Start
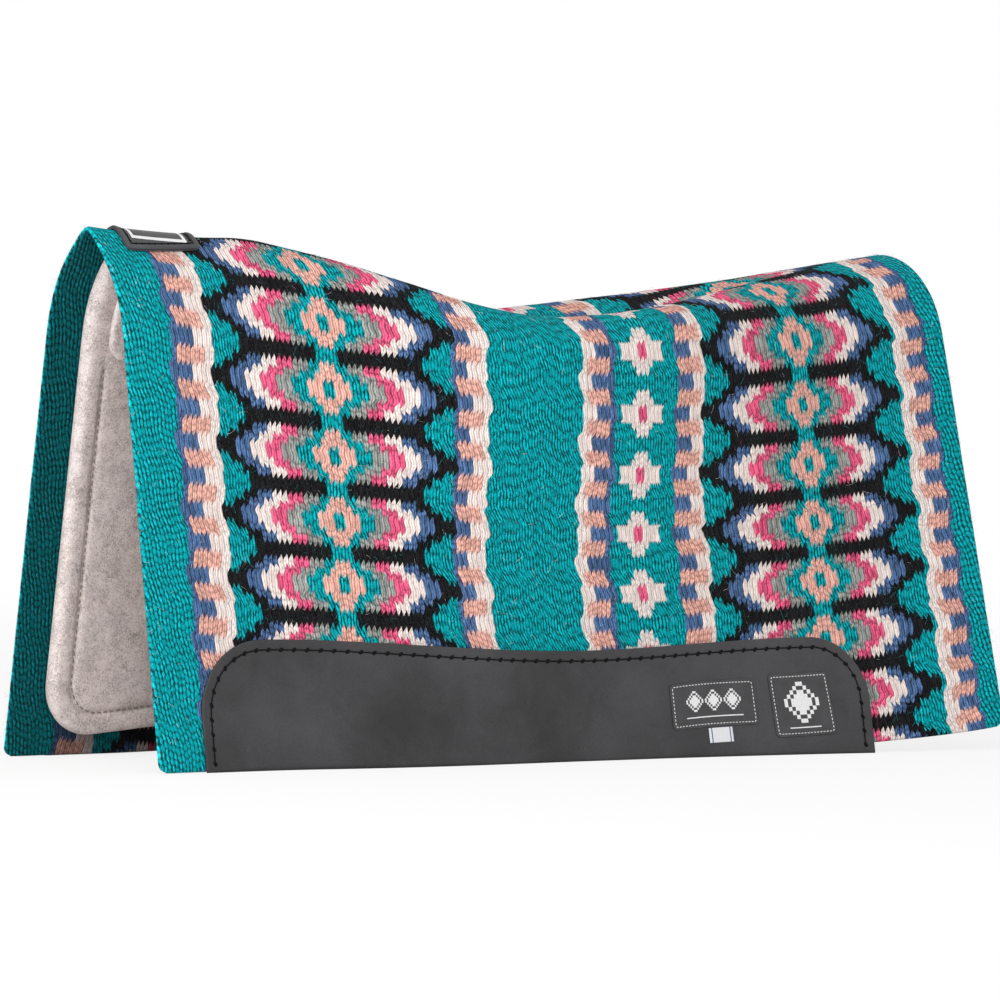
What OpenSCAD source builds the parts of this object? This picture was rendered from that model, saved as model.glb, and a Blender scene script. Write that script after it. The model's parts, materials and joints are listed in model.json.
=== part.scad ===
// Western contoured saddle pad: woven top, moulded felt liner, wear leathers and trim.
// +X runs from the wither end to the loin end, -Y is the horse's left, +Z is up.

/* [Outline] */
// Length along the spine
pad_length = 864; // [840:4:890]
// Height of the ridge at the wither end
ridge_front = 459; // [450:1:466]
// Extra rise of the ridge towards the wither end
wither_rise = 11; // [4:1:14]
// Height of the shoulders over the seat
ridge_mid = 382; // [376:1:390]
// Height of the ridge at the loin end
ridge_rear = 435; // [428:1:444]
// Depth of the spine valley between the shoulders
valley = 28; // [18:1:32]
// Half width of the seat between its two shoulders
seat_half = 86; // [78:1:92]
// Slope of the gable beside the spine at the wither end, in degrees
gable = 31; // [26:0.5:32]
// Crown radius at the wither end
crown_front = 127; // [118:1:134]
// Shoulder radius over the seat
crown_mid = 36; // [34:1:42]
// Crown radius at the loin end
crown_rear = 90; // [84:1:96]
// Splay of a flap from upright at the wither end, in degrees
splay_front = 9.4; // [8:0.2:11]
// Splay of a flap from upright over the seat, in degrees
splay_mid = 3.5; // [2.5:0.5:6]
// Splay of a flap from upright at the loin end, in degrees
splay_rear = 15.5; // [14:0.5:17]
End
* Brief
Extract all of the data shown above without alteration.

* Answer to the exercise
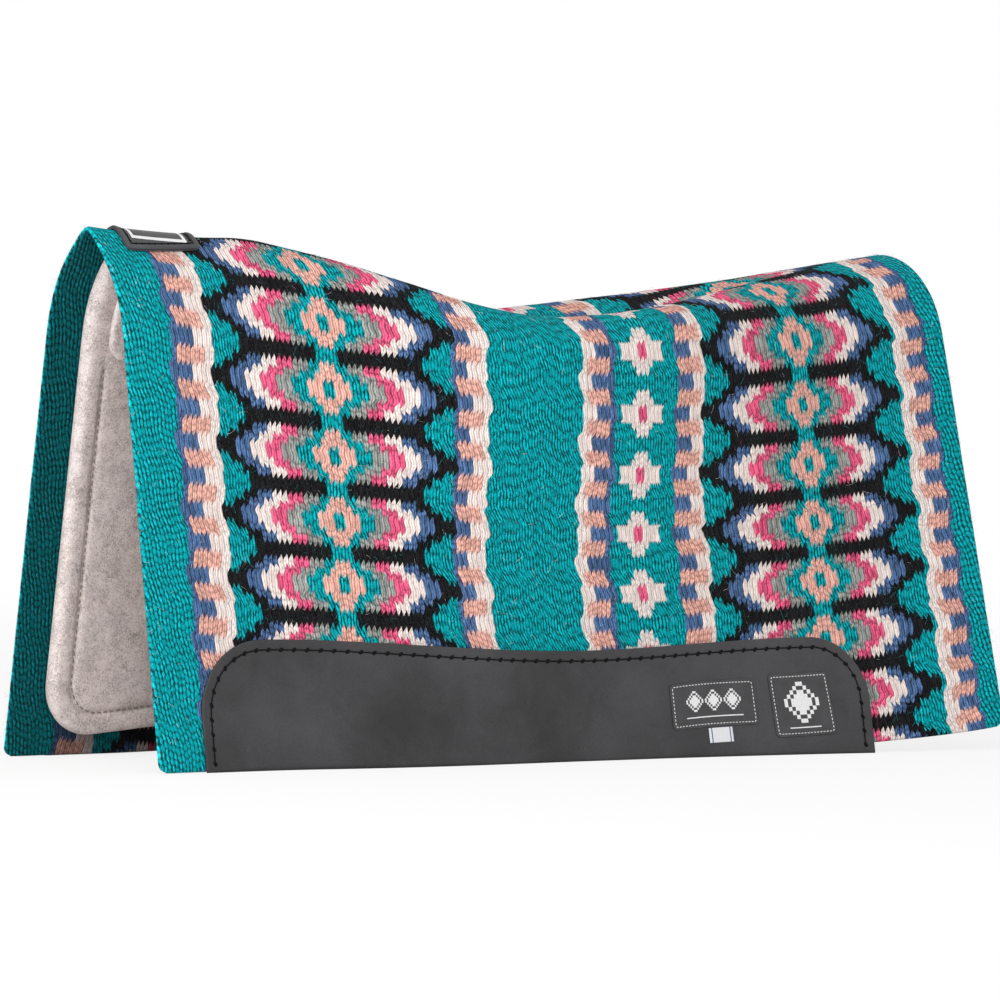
What OpenSCAD source builds the parts of this object? This picture was rendered from that model, saved as model.glb, and a Blender scene script. Write that script after it. The model's parts, materials and joints are listed in model.json.
=== part.scad ===
// Western contoured saddle pad: woven top, moulded felt liner, wear leathers and trim.
// +X runs from the wither end to the loin end, -Y is the horse's left, +Z is up.

/* [Outline] */
// Length along the spine
pad_length = 864; // [840:4:890]
// Height of the ridge at the wither end
ridge_front = 459; // [450:1:466]
// Extra rise of the ridge towards the wither end
wither_rise = 11; // [4:1:14]
// Height of the shoulders over the seat
ridge_mid = 382; // [376:1:390]
// Height of the ridge at the loin end
ridge_rear = 435; // [428:1:444]
// Depth of the spine valley between the shoulders
valley = 28; // [18:1:32]
// Half width of the seat between its two shoulders
seat_half = 86; // [78:1:92]
// Slope of the gable beside the spine at the wither end, in degrees
gable = 31; // [26:0.5:32]
// Crown radius at the wither end
crown_front = 127; // [118:1:134]
// Shoulder radius over the seat
crown_mid = 36; // [34:1:42]
// Crown radius at the loin end
crown_rear = 90; // [84:1:96]
// Splay of a flap from upright at the wither end, in degrees
splay_front = 9.4; // [8:0.2:11]
// Splay of a flap from upright over the seat, in degrees
splay_mid = 3.5; // [2.5:0.5:6]
// Splay of a flap from upright at the loin end, in degrees
splay_rear = 15.5; // [14:0.5:17]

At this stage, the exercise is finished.